Bring a small pot of well salted water to boil with the baby potatoes in it. Cook until done, for me this was about 14-16 minutes. Cook sweet potato (prick thoroughly, microwave for five minutes.) Prepare collards (wash and cut into squares.) Mix braising liquid. Remove casing from sausages, break them apart.
When the potatoes are done, let them cool for a few minutes while you heat a wok with about 3/4 cup of oil. (maybe less, I did not measure. It wasn’t a lot.) Slice potatoes.
Once the oil is hot (stick a chopstick in, and if the oil bubbles immediately it’s good) starting with the baby potatoes, fry. While they are frying, cut the sweet potato. Frying the potatoes is always the longest part, but it takes much less time if you boil them first! When they are fried to your liking, remove to a paper towel lined plate, then fry the sweet potatoes. Put those on top, sprinkle with a bit of salt. You don’t need to salt the baby potatoes, you boiled them in salt water.
Put the oil into whatever used oil receptacle you have. I… got a used peanut butter jar out of the trash (it was on top okay!!!!!!) and put the oil in it, before returning it to the trash. Be better than I am.
Heat the wok again, with a tablespoon or so of oil. Add the sausage, brown it, when it is browned to your liking raise the heat all the way, and add the collards. Mix everything so the collards are oily, let them fry a bit. This should get some of them a bit blackened and crispy.
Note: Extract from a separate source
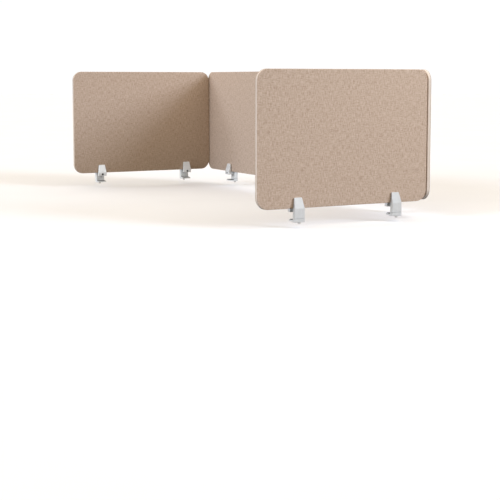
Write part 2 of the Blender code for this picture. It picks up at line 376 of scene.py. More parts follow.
# ---- finishes ----
class Wiring:
    """A node tree while it is being wired."""

    def __init__(self, tree: bpy.types.NodeTree) -> None:
        """Take up a tree."""
        self.tree = tree

    def node(
        self, kind: str, inputs: Optional[dict] = None, **settings: object
    ) -> bpy.types.ShaderNode:
        """Add a node, set its properties and fill its inputs.

        Args:
            kind: the node's type, without its prefix.
            inputs: a value or a socket for each input, by name or number.
            settings: the node's properties.

        Returns:
            The node.
        """
        made = self.tree.nodes.new(f"ShaderNode{kind}")
        for key, value in settings.items():
            setattr(made, key, value)
        for key, value in (inputs or {}).items():
            if isinstance(value, Socket):
                self.link(value, made.inputs[key])
            else:
                made.inputs[key].default_value = value
        return made

    def link(self, out: Socket, into: Socket) -> None:
        """Join two sockets."""
        self.tree.links.new(out, into)

    def ranged(self, value: Socket, low: float, high: float, kind: str = "LINEAR") -> Socket:
        """A value's place between two bounds, from 0 to 1."""
        inputs = {"Value": value, "From Min": low, "From Max": high}
        return self.node("MapRange", inputs, interpolation_type=kind).outputs["Result"]

    def mixed(self, share: Socket, first: "Socket | Colour", second: "Socket | Colour") -> Socket:
        """Mix two colours, by the share of the second one.

        Args:
            share: how much of the second colour shows, from 0 to 1.
            first: a colour or a socket that gives one.
            second: a colour or a socket that gives one.

        Returns:
            The mixed colour's socket.
        """
        a, b = (c if isinstance(c, Socket) else (*c, 1.0) for c in (first, second))
        inputs = {"Factor": share, "A": a, "B": b}
        made = self.node("Mix", inputs, data_type="RGBA", clamp_result=False)
        return made.outputs["Result"]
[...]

Add seasonings. I used garlic powder and smoked paprika, because I like them, they were at hand, and I’m lazy. Add the braising liquid, start with about a quarter of a cup, you can add more if you need it. Put the lid down, steam the collards for a few minutes. Stir the collards and sausage, if the collards are starting to look done, add the potatoes, a bit more braising liquid, and toss well. Cook until the liquid is concentrated/gone. Taste it and see if you want to add more stuff. If you don’t, it’s done.
I served it with agrodolce on top, if you don’t feel like making some, any sort of quick pickled onion, or other pickle would probably be good. If not that, add a teaspoon or so of vinegar at the end.